In all cases, start by removing as much loose wallpaper as possible. If you can pull the vinyl off the wall just leaving the paper backing, do so. Otherwise, pierce the vinyl, apply the solution, wait the prescribed time, then remove the wallpaper by pulling from various directions and scraping with a wall scraper or drywall knife. If you are lucky and you used one of the vinyl-piercing tools, the vinyl will come off in complete strips, leaving the paper behind which then must be removed by again soaking, pulling, and scraping. Work on one section of the wallpaper at a time. As you remove the wallpaper, roll or fold it in on itself so the paste does not go everywhere (you should have spread a drop cloth before working with all this water and goop!). Do not be stingy with your liquid - reapply it as often as needed to keep the paper wet. Wet paper will come off more easily than paper that has been allowed to dry even a little bit.
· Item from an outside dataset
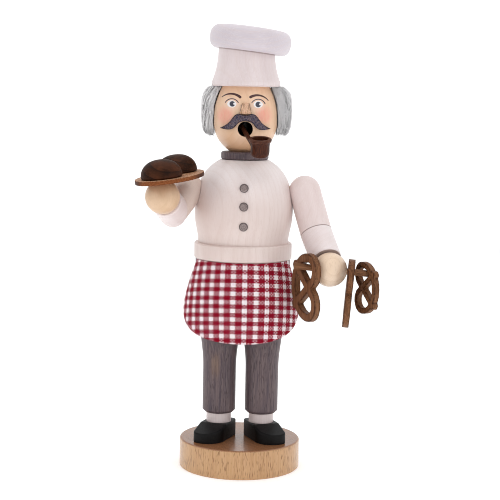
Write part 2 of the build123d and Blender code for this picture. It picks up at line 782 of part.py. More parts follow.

When the paper is removed, wipe down the walls with a sponge soaked in water and a small amount of detergent to remove any extra paste. If you have a mildew problem, you may want to add some bleach. Wait for the walls to dry, then repair any damage caused by all the scoring and scraping, prime the wall and paint or paper it again.
Final Tip
Emulsion paint won't stick to wallpaper paste but walls are always sized with paste before papering (otherwise the paper falls off, especially if you paint over it). If you want to paint a wall which has previously been papered you can either clean the glue off with a hot solution of sugar soap and a mild abrasive (white pot-scourer is good); or cross-line (with the lining paper running horizontally and butt-jointing rather than overlapping or leaving large gaps); or best of all skim the surface lightly with pre-mixed joint paste, used for dry-lining and partitioning. This is ludicrously cheap from builders' merchants, and can be applied very quickly using a caulking blade (a piece of semi-rigid plastic about 12" long by 5" deep, with a wooden spine along its length. Smaller ones are easier to find but much less useful).